Sadly, these groups are small groups with eclectic needs that won't be met or
improved by real systems engineering with the kernel and core modules. What do
I mean by real systems engineering?

* Major kernel development

* Novel and/or modern filesystem support

* Fundamental or deeply integrated "platform" features

In Linux land, every major kernel release brings these features. There are
tangible improvements to filesystems, to core features that enable new things
to be developed on top of them in every Linux release. These are, largely,
absent on OS X. The system is _too closed_ , and the result is that things
like Time Machine or even security features and ACLs are hacks upon hacks.
Full disk encryption and home folder support is, again, hack-ish, and largely
built on work other people did. OS snapshots is essentially an "rsync" to
another drive with a smart "restore" utility that repairs changes.

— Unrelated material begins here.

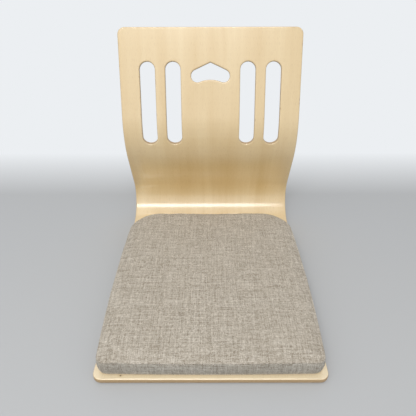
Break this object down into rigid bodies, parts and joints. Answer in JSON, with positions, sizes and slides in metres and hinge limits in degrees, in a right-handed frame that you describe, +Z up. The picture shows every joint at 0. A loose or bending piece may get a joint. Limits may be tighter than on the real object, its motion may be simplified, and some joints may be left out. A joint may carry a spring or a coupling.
{
  "type": "legless floor chair",
  "caption": "Legless floor chair: a bent plywood shell with slots and a hand hole in its back, and a boxed seat cushion that lifts off.",
  "frame": {"origin": "on the floor, under the middle of the whole chair's width and depth", "axes": "+Z up, +Y towards the back of the chair, so the sitter faces -Y, and +X to the right of someone facing the chair's front"},
  "size_m": [0.39, 0.5234, 0.4575],
  "materials": {
    "birch_face": "clear satin lacquer over rotary-cut veneer, fine grain along the sheet",
    "birch_core": "lacquered ply edges, grain of neighbouring plies crossed",
    "felt": "dense pressed wool felt",
    "hook_tape": "moulded nylon hooks on a woven ground",
    "loop_tape": "brushed nylon loops",
    "linen": "slubbed plain-weave linen, taupe",
    "wadding": "bonded polyester fibre",
    "foam": "open-cell polyurethane foam",
    "zip_tape": "close-woven polyester tape",
    "zip_coil": "smooth nylon coil",
    "zip_metal": "die-cast zinc with a dull nickel plating"
  },
  "bodies": {
    "shell": {"front_face_veneer": "birch_face", "core_ply_1": "birch_core", "core_ply_2": "birch_core", "core_ply_3": "birch_core", "core_ply_4": "birch_core", "core_ply_5": "birch_core", "back_face_veneer": "birch_face", "felt_glide_front_left": "felt", "felt_glide_front_right": "felt", "felt_glide_rear_left": "felt", "felt_glide_rear_right": "felt", "hook_patch_front_left": "hook_tape", "hook_patch_front_right": "hook_tape", "hook_patch_rear_left": "hook_tape", "hook_patch_rear_right": "hook_tape"},
    "cushion": {"cushion_top_panel": "linen", "cushion_base_panel": "linen", "cushion_boxing": "linen", "zip_strip_lower": "linen", "zip_strip_upper": "linen", "wadding_layer": "wadding", "foam_core": "foam", "loop_patch_front_left": "loop_tape", "loop_patch_front_right": "loop_tape", "loop_patch_rear_left": "loop_tape", "loop_patch_rear_right": "loop_tape", "zip_tape_lower": "zip_tape", "zip_tape_upper": "zip_tape", "zip_coil_lower": "zip_coil", "zip_coil_upper": "zip_coil", "zip_stop_left": "zip_metal", "zip_stop_right": "zip_metal"},
    "slider": {"zip_slider": "zip_metal"},
    "pull": {"zip_pull": "zip_metal"}
  },
  "joints": [
    {"name": "cushion_lift", "type": "slide", "parent": "shell", "child": "cushion", "axis": [0, 0, 1], "range_m": [0, 0.5]},
    {"name": "zip_slide", "type": "slide", "parent": "cushion", "child": "slider", "axis": [-1, 0, 0], "range_m": [0, 0.223]},
    {"name": "zip_pull_turn", "type": "hinge", "parent": "slider", "child": "pull", "pos_m": [0.1115, 0.16125, 0.03072], "axis": [0, 0, -1], "range_deg": [0, 175]}
  ]
}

The major kernel development that Microsoft undertook with Windows Server 2003
and Vista is still paying dividends. Folder shadow copies became integrated
into fully consistent backups with built-in snapshots. Full disk encryption
improved - though home folder encryption is still tragically stuck with NTFS
"EFS" support (lackluster, at best.) UAC, AppLocker, and integrity levels
brought foundational improvements to the security model. Networking stack
changes brought DirectAccess, a woefully underused and under-marketed
technology. Storage Spaces and ReFS, though years too late, are interesting
alternatives to ZFS/BTRFS. Transactional NTFS was woefully underused, but
maybe it will return with ReFS. The core improvements Microsoft is making to
the NT kernel are still worthwhile, though. Hyper-V is a fantastic technology,
and could really blow people's minds when it's baked into the client OS. (For
reference, Hyper-V powers the Xbox One's dual app/game personality. It allows
isolating the management OS from games running on it, and also keeps the
management OS from interfering with game performance with resource limiting.
And they both share high performance access to the GPU.) Ah, I could go on.
Reading about new stuff in kernel development is a joy.

Of course, I could go on ad nauseum about Linux changes since 3.0x, but
[http://kernelnewbies.org/](http://kernelnewbies.org/) does a better job than
I will.

The result is tragic: Microsoft invested in platform features and then didn't
sell users on what it could do with Vista. Apple continues to apply lipstick
to the OS X pig and sell users on changes to the window manager and built-in
applications.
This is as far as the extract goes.